Dataset extract >>
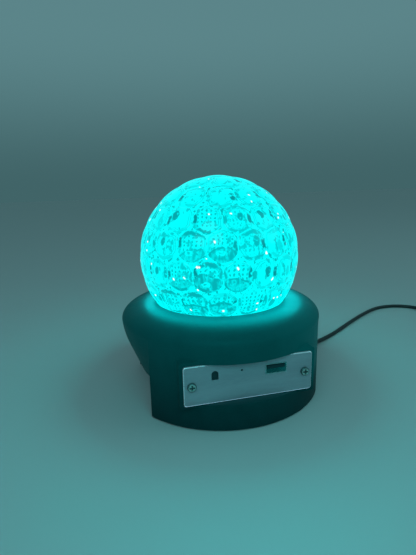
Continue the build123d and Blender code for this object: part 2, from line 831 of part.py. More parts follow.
# Speaker, facing down onto the sound holes
speaker_top = cover_top + speaker_depth
basket_radius = speaker_radius - speaker_flange / 2
with BuildPart() as speaker_frame:
    with BuildSketch(Plane.XY.offset(cover_top)):
        Circle(speaker_radius)
        with Locations(*speaker_screw_places):
            Circle(speaker_ear_radius)
        Circle(speaker_radius - speaker_flange, mode=Mode.SUBTRACT)
        with Locations(*speaker_screw_places):
            Circle(speaker_screw[2] + fit_gap, mode=Mode.SUBTRACT)
    extrude(amount=speaker_flange_thickness)
    with BuildSketch(Plane.XZ):
        with BuildLine():
            Polyline(
                (basket_radius, cover_top + speaker_flange_thickness),
                (speaker_neck_radius, speaker_top),
                (magnet_radius / 2, speaker_top),
                (magnet_radius / 2, speaker_top - speaker_sheet),
                (speaker_neck_radius - speaker_sheet, speaker_top - speaker_sheet),
                (basket_radius - speaker_sheet, cover_top + speaker_flange_thickness),
                close=True,
            )
        make_face()
    revolve(axis=Axis.Z)
write(speaker_frame, "speaker_frame")

with BuildPart() as speaker_magnet:
    with BuildSketch(Plane.XY.offset(speaker_top)):
        Circle(magnet_radius)
    extrude(amount=magnet_height)
    chamfer(speaker_magnet.edges().sort_by(Axis.Z)[-1], length=speaker_sheet)
write(speaker_magnet, "speaker_magnet")

with BuildPart() as speaker_cone:
    with BuildSketch(Plane.XZ):
        with BuildLine():
            Polyline(
                (speaker_radius - speaker_flange, cover_top + speaker_sheet),
                (magnet_radius / 2, speaker_top - 2 * speaker_sheet),
                (0, speaker_top - 2 * speaker_sheet),
                (0, speaker_top - speaker_sheet),
                (magnet_radius / 2, speaker_top - speaker_sheet),
                (speaker_radius - speaker_flange, cover_top + 2 * speaker_sheet),
                close=True,
            )
        make_face()
    revolve(axis=Axis.Z)
write(speaker_cone, "speaker_cone")

with BuildPart() as speaker_screws:
    with Locations(*[(x, y, cover_top + speaker_flange_thickness) for x, y in speaker_screw_places]):
        add(screw(speaker_screw))
write(speaker_screws, "speaker_screws")

# Rocker switch: its body, and the rocker, which stands pressed at one end
pivot_y = switch_seat + switch_bezel_thickness - rocker_pivot_depth
rocker_face = rocker_pivot_depth - rocker_sink
pivot_plane = Plane.XY.offset(switch_height)
with BuildPart() as switch_body:
    with BuildSketch(switch_plane):
        RectangleRounded(switch_bezel_length, switch_bezel_width, plate_corner_round)
    extrude(amount=switch_bezel_thickness)
    with BuildSketch(switch_plane):
        Rectangle(switch_body_length, switch_body_width)
    extrude(amount=-switch_body_depth)
    with BuildSketch(pivot_plane.offset(-rocker_width / 2 - rocker_gap)):
        with Locations((0, pivot_y)):
            Circle(rocker_radius + rocker_gap)
    extrude(amount=rocker_width + 2 * rocker_gap, mode=Mode.SUBTRACT)
    with BuildSketch(pivot_plane.offset(-rocker_width / 2 - rocker_pin_length)):
        with Locations((0, pivot_y)):
            Circle(rocker_pin_radius + fit_gap)
    extrude(amount=rocker_width + 2 * rocker_pin_length, mode=Mode.SUBTRACT)
write(switch_body, "switch_body")

face_rise = rocker_radius * tan(radians(rocker_throw_angle))
with BuildPart() as rocker_upright:
    with BuildSketch(Plane.XY.offset(-rocker_width / 2)):
        Circle(rocker_radius)
        with BuildLine(mode=Mode.PRIVATE) as face_cut:
            Polyline(
                (0, rocker_face),
                (rocker_radius, rocker_face + face_rise),
                (rocker_radius, 2 * rocker_radius),
                (-rocker_radius, 2 * rocker_radius),
                (-rocker_radius, rocker_face + face_rise),
                close=True,
            )
        make_face(face_cut.edges(), mode=Mode.SUBTRACT)
        with Locations((0, -rocker_radius)):
            Rectangle(2 * rocker_radius, 2 * (rocker_radius - rocker_pivot_depth), mode=Mode.SUBTRACT)
    extrude(amount=rocker_width)
    with BuildSketch(Plane.XY.offset(-rocker_width / 2 - rocker_pin_length + rocker_gap)):
        Circle(rocker_pin_radius)
    extrude(amount=rocker_width + 2 * (rocker_pin_length - rocker_gap))
with BuildPart() as switch_rocker:
    with Locations(Location((0, pivot_y, switch_height), (0, 0, rocker_throw_angle))):
        add(rocker_upright.part)
write(switch_rocker, "switch_rocker")

# Strain relief in the gland
with BuildPart() as strain_relief:
    with BuildSketch(gland_plane):
        Circle(relief_root_radius)
    extrude(amount=-gland_depth)
    with BuildSketch(gland_plane):
        Circle(relief_collar_radius)
    extrude(amount=relief_collar_length)
    collar_edge = strain_relief.edges().filter_by(GeomType.CIRCLE).sort_by(Axis.X)[-1]
    fillet(collar_edge, radius=relief_collar_length / 4)
    with BuildSketch(gland_plane.offset(relief_collar_length)):
        Circle(relief_root_radius)
    with BuildSketch(gland_plane.offset(relief_collar_length + relief_length)):
        Circle(relief_tip_radius)
    loft()
    for groove in range(relief_grooves):
        with BuildSketch(gland_plane.offset(relief_collar_length + (groove + 1) * relief_groove_pitch)):
            Circle(relief_root_radius)
            Circle(relief_tip_radius - relief_groove_width / 2, mode=Mode.SUBTRACT)
        extrude(amount=relief_groove_width, mode=Mode.SUBTRACT)
write(strain_relief, "strain_relief")


def bend_radii(points):
    """A radius for each bend of a route, from the shorter of the two runs that meet there."""
    radii = []
    for before, here, after in zip(points, points[1:], points[2:]):
        arriving = Vector(*here) - Vector(*before)
        leaving = Vector(*after) - Vector(*here)
        turn = radians(arriving.get_angle(leaving))
        radii.append(bend_share * min(arriving.length, leaving.length) / tan(turn / 2))
    return radii


def report_tube(name, piece, length, smallest):
    """Prints a tube's smallest bend, its volume and the volume that its length gives."""
    expected = pi * (cord_diameter / 2) ** 2 * length
    print(f"{name}: length {length:.1f} smallest bend {smallest:.1f}", end=" ")
    print(f"volume {piece.volume:.0f} of {expected:.0f}")


# Cord: a free stretch on the table, a neat coil in two layers, and a short tail to the plug
coil_pitch = cord_diameter + coil_gap
coil_low = cord_diameter / 2 + tie_thickness + fit_gap
coil_high = coil_low + coil_pitch
table_level = cord_diameter / 2 + fit_gap
plug_level = plug_height / 2 + fit_gap
coil_outer_radius = coil_mid_radius + (coil_layer_halves - 1) * coil_pitch / 4
half_radii = [coil_outer_radius - step * coil_pitch / 2 for step in range(coil_layer_halves + 1)]
half_radii = half_radii + half_radii[-2:0:-1]
coil_left = coil_x - coil_outer_radius
coil_inner_radius = half_radii[coil_layer_halves]

with BuildPart() as cord_coil:
    with BuildLine() as coil_path:
        here = (coil_left, coil_y + cord_diameter, coil_low)
        following = (coil_left, coil_y, coil_low)
        Line(here, following)
        here = following
        for step, radius in enumerate(half_radii):
            side = 1 if step % 2 == 0 else -1
            level = coil_low if step < coil_layer_halves else coil_high
            following = (here[0] + side * 2 * radius, coil_y, level)
            tilted = sqrt(radius**2 + ((level - here[2]) / 2) ** 2)
            middle = (here[0] + side * radius, coil_y - side * tilted, (here[2] + level) / 2)
            ThreePointArc(here, middle, following)
            here = following
        coil_end = here
        Line(coil_end, (coil_end[0], coil_y - cord_diameter, coil_high))
    with BuildSketch(Plane(origin=(coil_left, coil_y + cord_diameter, coil_low), z_dir=(0, -1, 0))):
        Circle(cord_diameter / 2)
    sweep()
write(cord_coil, "cord_coil")
coil_wire = coil_path.wire()
report_tube("cord_coil", cord_coil.part, coil_wire.length, min(half_radii))
coil_steps = 900
coil_points = [coil_wire.position_at(step / coil_steps) for step in range(coil_steps + 1)]
apart = int(pi * coil_inner_radius / coil_wire.length * coil_steps / 2)
least = min(
    (coil_points[low] - coil_points[high]).length
    for low in range(coil_steps + 1)
    for high in range(low + apart, coil_steps + 1)
)
print(f"cord_coil: least gap to itself {least - cord_diameter:.2f} turns {len(half_radii) / 2}")

relief_end = relief_collar_length + relief_length
cord_start = gland_plane.offset(relief_end).origin
cord_lead = gland_plane.offset(relief_end + route_lead).origin
cord_route = [
    (cord_start.X, cord_start.Y, cord_start.Z),
    (cord_lead.X, cord_lead.Y, cord_lead.Z),
    (87.0, 26.5, 4.4),
    (99.5, 35.5, 2.5),
    (122.5, 49.0, table_level),
    (155.0, 72.5, table_level),
    (181.5, 90.0, table_level),
    (206.0, 103.5, table_level),
    (226.0, 105.0, table_level),
    (242.0, 98.0, table_level),
    (coil_left, coil_y + cord_diameter + route_approach, coil_low),
    (coil_left, coil_y + cord_diameter, coil_low),
]
with BuildPart() as power_cord:
    with BuildLine() as cord_path:
        FilletPolyline(*cord_route, radius=bend_radii(cord_route))
    with BuildSketch(Plane(origin=cord_route[0], x_dir=(0, 0, 1), z_dir=(gland_out[0], gland_out[1], 0))):
        Circle(cord_diameter / 2)
    sweep()
write(power_cord, "power_cord")
report_tube("power_cord", power_cord.part, cord_path.wire().length, min(bend_radii(cord_route)))

tail_start = (coil_end[0], coil_y - cord_diameter, coil_high)
plug_x = coil_end[0] - cord_diameter / 2
tail_route = [
    tail_start,
    (coil_end[0], tail_start[1] - tail_straight, coil_high),
    (plug_x, tail_start[1] - tail_straight - tail_drop, plug_level),
    (plug_x, tail_start[1] - tail_straight - tail_drop - tail_approach, plug_level),
]
plug_start = tail_route[-1][1]
with BuildPart() as cord_tail:
    with BuildLine() as tail_path:
        FilletPolyline(*tail_route, radius=bend_radii(tail_route))
    with BuildSketch(Plane(origin=tail_start, z_dir=(0, -1, 0))):
        Circle(cord_diameter / 2)
    sweep()
write(cord_tail, "cord_tail")
report_tube("cord_tail", cord_tail.part, tail_path.wire().length, min(bend_radii(tail_route)))

# Tie round the coil's turns on its far side
tie_inner_x = coil_x + coil_inner_radius - cord_diameter / 2 - tie_gap
tie_outer_x = coil_x + coil_outer_radius + cord_diameter / 2 + tie_gap
tie_top = coil_high + cord_diameter / 2 + fit_gap + tie_thickness
with BuildPart() as cord_tie:
    with BuildSketch(Plane.XZ.offset(-coil_y - tie_width / 2)):
        with Locations(((tie_inner_x + tie_outer_x) / 2, tie_top / 2)):
            RectangleRounded(tie_outer_x - tie_inner_x + 2 * tie_thickness, tie_top, 2 * tie_thickness)
            RectangleRounded(
                tie_outer_x - tie_inner_x, tie_top - 2 * tie_thickness, tie_thickness, mode=Mode.SUBTRACT
            )
    extrude(amount=tie_width)
write(cord_tie, "cord_tie")

# Plug, lying on the table
plug_plane = Plane(origin=(plug_x, plug_start, plug_level), x_dir=(-1, 0, 0), z_dir=(0, -1, 0))
with BuildPart() as usb_plug_body:
    with BuildSketch(plug_plane):
        Circle(cord_diameter / 2 + plug_shell_wall)
    with BuildSketch(plug_plane.offset(plug_relief_length)):
        Circle(plug_relief_radius)
    loft()
    with BuildSketch(plug_plane.offset(plug_relief_length)):
        RectangleRounded(plug_width, plug_height, plug_round)
    extrude(amount=plug_length)
    chamfer(usb_plug_body.faces().sort_by(Axis.Y)[0].edges(), length=plug_shell_wall)
write(usb_plug_body, "usb_plug_body")

plug_face = plug_plane.offset(plug_relief_length + plug_length)
with BuildPart() as usb_plug_shell:
    with BuildSketch(plug_face):
        Rectangle(plug_shell_width, plug_shell_height)
        Rectangle(
            plug_shell_width - 2 * plug_shell_wall,
            plug_shell_height - 2 * plug_shell_wall,
            mode=Mode.SUBTRACT,
        )
    extrude(amount=plug_shell_length)
    with BuildSketch(plug_face):
        with Locations((0, tongue_drop - plug_shell_wall)):
            Rectangle(plug_shell_width - 2 * plug_shell_wall, tongue_thickness)
    extrude(amount=plug_shell_length - plug_shell_wall)
write(usb_plug_shell, "usb_plug_shell")
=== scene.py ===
import math
import random

import bmesh
import bpy
from mathutils import Matrix, Vector


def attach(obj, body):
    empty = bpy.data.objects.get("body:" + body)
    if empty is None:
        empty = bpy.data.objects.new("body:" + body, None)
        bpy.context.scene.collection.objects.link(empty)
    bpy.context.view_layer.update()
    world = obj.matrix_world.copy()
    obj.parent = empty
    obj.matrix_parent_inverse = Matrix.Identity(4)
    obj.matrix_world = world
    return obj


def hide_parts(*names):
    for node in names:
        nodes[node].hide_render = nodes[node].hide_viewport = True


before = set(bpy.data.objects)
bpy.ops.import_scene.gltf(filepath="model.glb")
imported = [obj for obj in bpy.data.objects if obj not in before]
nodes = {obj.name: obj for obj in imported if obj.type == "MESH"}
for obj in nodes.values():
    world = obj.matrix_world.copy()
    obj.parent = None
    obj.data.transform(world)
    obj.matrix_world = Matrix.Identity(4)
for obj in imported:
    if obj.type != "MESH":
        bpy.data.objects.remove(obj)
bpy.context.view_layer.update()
MM = 0.001

# The sockets of a colour mix go by number, as some of their names are there more than once
MIX_FACTOR = 0
MIX_FIRST = 6
MIX_SECOND = 7
MIX_RESULT = 2


# Node helpers
class Field:
    """A value in a material's node tree, with the usual arithmetic."""

    def __init__(self, tree, socket):
        self.tree = tree
        self.socket = socket

    def _math(self, operation, *others):
        node = self.tree.nodes.new("ShaderNodeMath")
        node.operation = operation
        self.tree.links.new(self.socket, node.inputs[0])
        for index, other in enumerate(others):
            if isinstance(other, Field):
                self.tree.links.new(other.socket, node.inputs[index + 1])
            else:
                node.inputs[index + 1].default_value = other
        return Field(self.tree, node.outputs[0])

    def __add__(self, other):
        return self._math("ADD", other)

    def __sub__(self, other):
        return self._math("SUBTRACT", other)

    def __rsub__(self, other):
        return self._math("MULTIPLY", -1.0) + other

    def __mul__(self, other):
        return self._math("MULTIPLY", other)

    def __truediv__(self, other):
        return self._math("DIVIDE", other)

    def absolute(self):
        return self._math("ABSOLUTE")

    def fraction(self):
        return self._math("FRACT")

    def root(self):
        return self._math("SQRT")

    def greatest(self, other):
        return self._math("MAXIMUM", other)

    def least(self, other):
        return self._math("MINIMUM", other)

    def step(self, start, end, low=0.0, high=1.0):
        """Goes smoothly from low to high while the value goes from start to end."""
        node = self.tree.nodes.new("ShaderNodeMapRange")
        node.interpolation_type = "SMOOTHSTEP"
        self.tree.links.new(self.socket, node.inputs["Value"])
        node.inputs["From Min"].default_value = start
        node.inputs["From Max"].default_value = end
        node.inputs["To Min"].default_value = low
        node.inputs["To Max"].default_value = high
        return Field(self.tree, node.outputs["Result"])


def oval(across, up, across_weight=1.0, up_weight=1.0):
    """The distance from a middle point, in an oval's measure where the weights differ."""
    return (across * across * across_weight + up * up * up_weight).root()


def principled(material):
    return material.node_tree.nodes["Principled BSDF"]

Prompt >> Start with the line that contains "plug_face = plug_plane.offset(plug_relief_length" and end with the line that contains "imported = [obj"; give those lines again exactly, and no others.

Final answer >>
plug_face = plug_plane.offset(plug_relief_length + plug_length)
with BuildPart() as usb_plug_shell:
    with BuildSketch(plug_face):
        Rectangle(plug_shell_width, plug_shell_height)
        Rectangle(
            plug_shell_width - 2 * plug_shell_wall,
            plug_shell_height - 2 * plug_shell_wall,
            mode=Mode.SUBTRACT,
        )
    extrude(amount=plug_shell_length)
    with BuildSketch(plug_face):
        with Locations((0, tongue_drop - plug_shell_wall)):
            Rectangle(plug_shell_width - 2 * plug_shell_wall, tongue_thickness)
    extrude(amount=plug_shell_length - plug_shell_wall)
write(usb_plug_shell, "usb_plug_shell")
=== scene.py ===
import math
import random

import bmesh
import bpy
from mathutils import Matrix, Vector


def attach(obj, body):
    empty = bpy.data.objects.get("body:" + body)
    if empty is None:
        empty = bpy.data.objects.new("body:" + body, None)
        bpy.context.scene.collection.objects.link(empty)
    bpy.context.view_layer.update()
    world = obj.matrix_world.copy()
    obj.parent = empty
    obj.matrix_parent_inverse = Matrix.Identity(4)
    obj.matrix_world = world
    return obj


def hide_parts(*names):
    for node in names:
        nodes[node].hide_render = nodes[node].hide_viewport = True


before = set(bpy.data.objects)
bpy.ops.import_scene.gltf(filepath="model.glb")
imported = [obj for obj in bpy.data.objects if obj not in before]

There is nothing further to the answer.